Menurut Timboel, jalan tengah berupa kenaikan upah minimum secara lebih rasional itu dinilai tidak akan memberatkan pengusaha dan tidak akan merugikan pekerja. ”Kalau daya beli pekerja menurun, bagaimana kita mau mendorong pertumbuhan ekonomi kita tahun depan agar kembali positif? Jangan lupa, konsumsi masyarakat masih jadi andalan pertumbuhan ekonomi,” ucapnya.
RUU Cipta Kerja
Pengesahan RUU Cipta Kerja di tengah momentum penetapan upah minimum juga menjadi faktor lain yang dipertimbangkan. Menurut Adi Mahfudz, penetapan upah minimum bisa mengacu pada ketentuan baru dalam RUU Cipta Kerja, dengan catatan UU sapu jagat itu sudah dinomori, berlaku, dan peraturan turunannya pun sudah rampung.
”Jadi, itu tergantung kondisi. Lebih cepat mana? Kalau RUU Cipta Kerja belum diundangkan, berarti tetap berlaku UU Ketenagakerjaan yang lama dan peraturan turunannya,” katanya.
Namun, ia menambahkan, rancangan peraturan turunan RUU Cipta Kerja sebaiknya tidak dipercepat untuk mengejar momentum penetapan upah minimum. Apalagi, upah minimum sudah harus ditetapkan per 1 November 2020.
”Nanti hasilnya malah tidak optimal. Jangan terlalu terburu-buru. Kita masih bisa mengacu ke UU Ketenagakerjaan jika RUU Cipta Kerja memang belum berlaku,” katanya.
Baca juga : Buruh Bersiap Gugat Formil UU Cipta Kerja
Sementara itu, Pelaksana Tugas Direktur Jenderal Pembinaan Hubungan Industrial dan Jaminan Sosial Tenaga Kerja Kementerian Ketenagakerjaan Haiyani Rumondang mengatakan, pemerintah mendengarkan berbagai aspirasi untuk merumuskan kebijakan pengupahan yang mengakomodasi semua pihak.

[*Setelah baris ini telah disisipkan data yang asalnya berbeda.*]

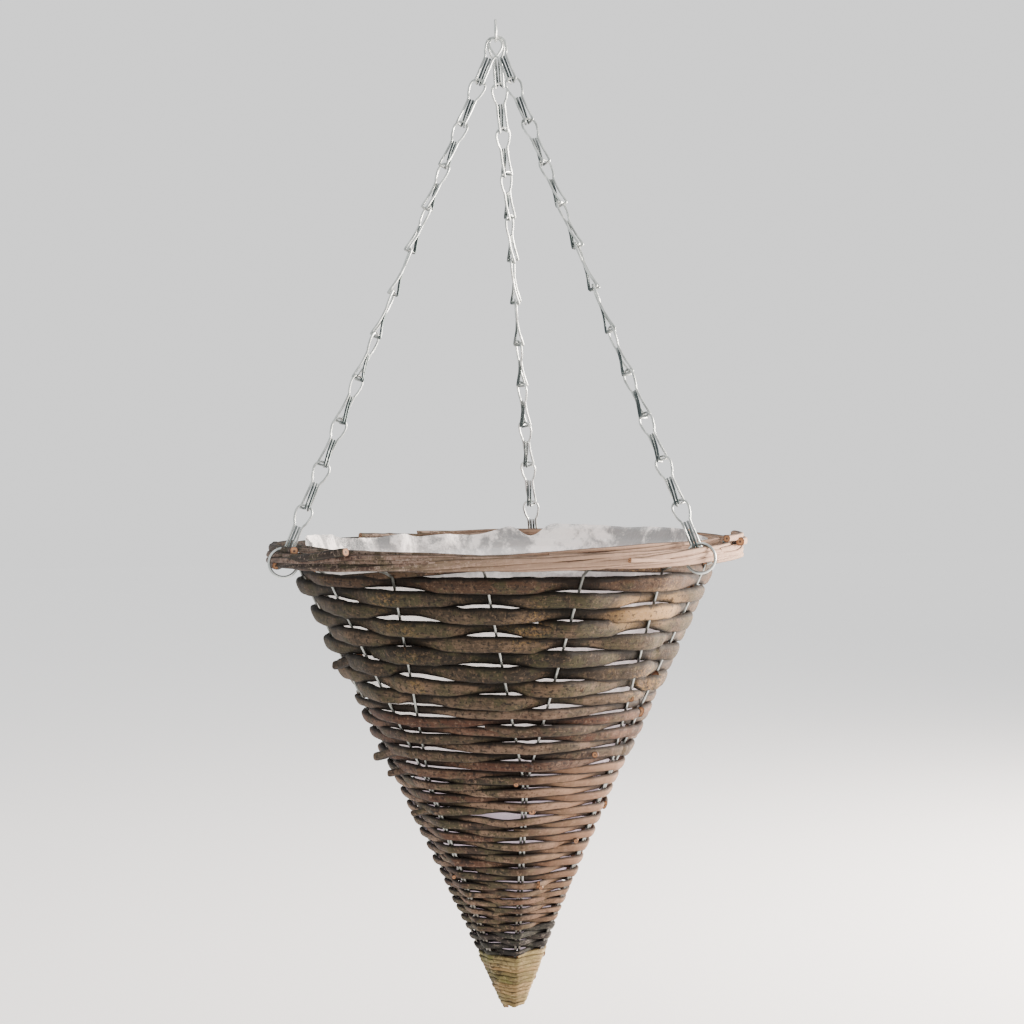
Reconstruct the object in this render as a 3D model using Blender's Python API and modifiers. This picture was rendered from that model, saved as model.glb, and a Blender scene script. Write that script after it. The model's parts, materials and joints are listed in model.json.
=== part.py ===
"""Cone hanging basket: rods woven on bent wires under a hoop, with a film liner and three wire chains.

The origin is the hang point, where a hook bears inside the top ring. Everything hangs below it, +Z up.
Depths are measured down from the rim plane, and azimuths are counted from the front (-Y) towards +X.
"""
import math

import bpy
from mathutils import Matrix, Vector

MM = 0.001
FULL_TURN = 2 * math.pi

# Overall places
RIM_DROP = 388 * MM           # hang point to the rim plane
SEAT_GAP = 0.3 * MM           # gap between pieces that touch

# Wires
HOOP_WIRE = 2.4 * MM
STAKE_WIRE = 2.0 * MM
RING_WIRE = 2.2 * MM
LINK_WIRE = 1.7 * MM

# Cone of stake wires
HOOP_RADIUS = 166 * MM
HOOP_DEPTH = 4 * MM
SHOULDER_INSET = 13 * MM      # stake wires leave the cone this far inside the hoop
SHOULDER_DROP = 10 * MM       # and this far below it
MERGE_DEPTH = 165 * MM        # where the two legs of a stake wire come together
FOOT_RADIUS = 6 * MM
FOOT_DEPTH = 343 * MM
STAKE_COUNT = 7
STAKE_TURN = math.radians(7.7)
PAIR_HALF_GAP = 1.3 * MM
STAKE_EYE_RADIUS = 4.4 * MM
ELBOW_INSET = 3.5 * MM        # where a leg turns up from the shoulder into its eye
ELBOW_DROP = 6 * MM
SHOULDER_RADIUS = HOOP_RADIUS - SHOULDER_INSET
SHOULDER_DEPTH = HOOP_DEPTH + SHOULDER_DROP
ELBOW_RADIUS = HOOP_RADIUS - ELBOW_INSET
ELBOW_DEPTH = HOOP_DEPTH + ELBOW_DROP

# Chains and rings
CHAIN_AZIMUTHS = {"left": math.radians(-68), "right": math.radians(53), "rear": math.radians(172)}
TOP_SEAT_ANGLES = {"left": math.radians(-1), "right": math.radians(-21), "rear": math.radians(27)}
RING_LEANS = {"left": math.radians(-20), "right": math.radians(25)}
LINK_COUNT = 12
HALF_TWISTS = {"left": 1, "right": 0, "rear": 1}
TOP_RING_RADIUS = 7.6 * MM
RIM_RING_RADIUS = 10.4 * MM
HOOP_IN_RING_UP = 4.6 * MM    # hoop's place in a rim ring, along the pull of the chain
HOOP_IN_RING_IN = 5.0 * MM    # and across it, towards the basket

# One chain link
LOOP_HALF_WIDTH = 5.9 * MM
LOOP_RISE = 6.5 * MM
LOOP_SQUARENESS_SHARE = 0.8
LEG_HALF_WIDTH = 3.1 * MM
RETURN_HALF_WIDTH = 1.1 * MM
HOOK_HALF_DEPTH = 3.3 * MM
HOOK_CORNER = 1.0 * MM
HOOK_SEAT = 2.5 * MM          # from the lowest bend to the middle of the wire that it carries
RING_CURVE_ROOM = 0.5 * MM    # the last hook's extra reach below a rim ring, which curves down inside it
WAIST_SHARE = 0.47            # where the folded ends come back to, of the pitch

# Woven rods: height and radial thickness, first and last pitch of the rows
THICK_ROD = (9.9 * MM, 5.6 * MM)
MIDDLE_ROD = (5.9 * MM, 4.4 * MM)
FINE_ROD = (4.1 * MM, 3.0 * MM)
TIP_ROD = (2.6 * MM, 2.3 * MM)
THICK_PITCH = 10.6 * MM
MIDDLE_PITCH = 6.6 * MM
FINE_PITCHES = (5.3 * MM, 3.9 * MM)
TIP_PITCH = 3.06 * MM
THICK_TURNS = 4               # of each of the two rods that chase each other
MIDDLE_TURNS = 7
ROUNDED_FINE_TURNS = 12       # upper turns of the fine rod that also bend between the stakes
TIP_LENGTH = 49.1 * MM        # height of the straw binding round the foot
TOP_ROW_ROOM = 0.75 * MM      # between the shoulder and the top row
ROD_END_GAP = 0.6 * MM
ROD_TIP_SHARE = 0.3           # a rod narrows to this share where its first row starts or its last row ends
TOP_ROW_DEPTH = SHOULDER_DEPTH + TOP_ROW_ROOM + THICK_ROD[0] / 2

# Outlines of the rods as shares of their thickness and height
ROUND_ROD_SHARES = ((0, 1 / 2), (1 / 2, 1 / 4), (1 / 2, -1 / 4), (0, -1 / 2), (-1 / 2, -1 / 4), (-1 / 2, 1 / 4))
SPLIT_ROD_SHARES = ((0, 1 / 2), (1 / 2, 0), (0, -1 / 2), (-1 / 2, 0))

# Border rods, placed round the hoop. They bow away from the rim rings and come to the eyes between them.
BORDER_ROD = 5.4 * MM
BORDER_WAVE = 0.9 * MM
INNER_BORDER_WAVE = 1.8 * MM
BORDER_PLACES = {             # each rod's middle outside and below the hoop's, azimuth of its cut end
    "inner_border_rod": (-6.7 * MM, -5.35 * MM, math.radians(118)),
    "outer_border_rod": (9.0 * MM, -1.7 * MM, math.radians(86)),
    "lower_border_rod": (8.2 * MM, 7.7 * MM, math.radians(-104)),
}
BORDER_END_SPLAY = 2 * MM

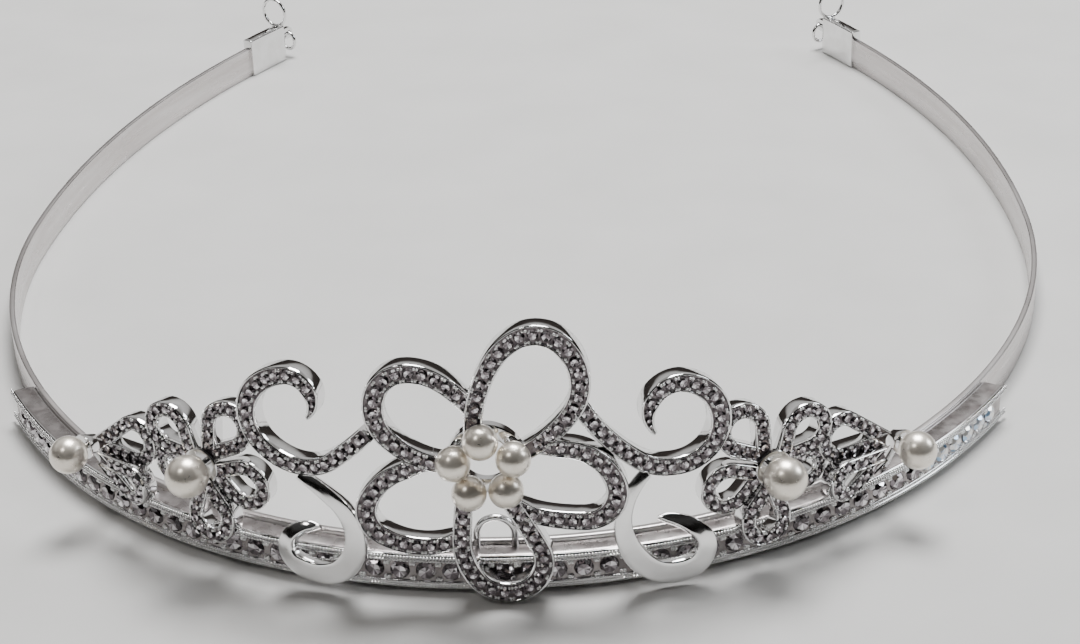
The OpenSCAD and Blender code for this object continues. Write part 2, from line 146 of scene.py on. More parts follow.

Dalam merumuskan kebijakan, pemerintah akan mempertimbangkan kesulitan buruh memenuhi kebutuhan hidup di tengah pandemi serta kesulitan pengusaha yang kelangsungan usahanya juga terdampak. ”Perlu ada pemahaman dari semua pihak terhadap kondisi ini,” katanya.
Kebutuhan hidup layak
Pemerintah telah mengeluarkan Peraturan Menaker Nomor 18 Tahun 2020 tentang Kebutuhan Hidup Layak sebagai hasil revisi dari Permenaker Nomor 21 Tahun 2016. Komponen KHL yang semula terdiri atas 60 jenis kini berubah menjadi 64 jenis. Standar KHL terbaru itu akan menjadi acuan untuk formula penentuan upah minimum 2021.
Komponen KHL yang semula terdiri atas 60 jenis kini berubah menjadi 64 jenis. Standar KHL terbaru itu akan menjadi acuan untuk formula penentuan upah minimum 2021.
”Ada KHL yang bertambah, berubah, ada juga yang diperbaiki, antara lain penambahan televisi dan pulsa,” kata Direktur Pengupahan Kemenaker Dinar Titus Jogaswitani.
Sebelumnya, saat konferensi pers, 7 Oktober 2020, Menaker Ida Fauziyah mengatakan, penghitungan upah minimum tetap mengacu pada PP Nomor 78 Tahun 2015 tentang Pengupahan. Namun, menurut dia, penetapan tidak bisa dilakukan secara normal mengingat kondisi pertumbuhan ekonomi yang minus saat pandemi.
”Saran dari Dewan Pengupahan Nasional akan jadi masukan kami untuk menentukan upah minimum 2021. Kalau kita mau memaksakan mengikuti PP Nomor 78 Tahun 2015 dan UU baru (Cipta Kerja), banyak sekali perusahaan yang tidak akan mampu membayar,” ujarnya.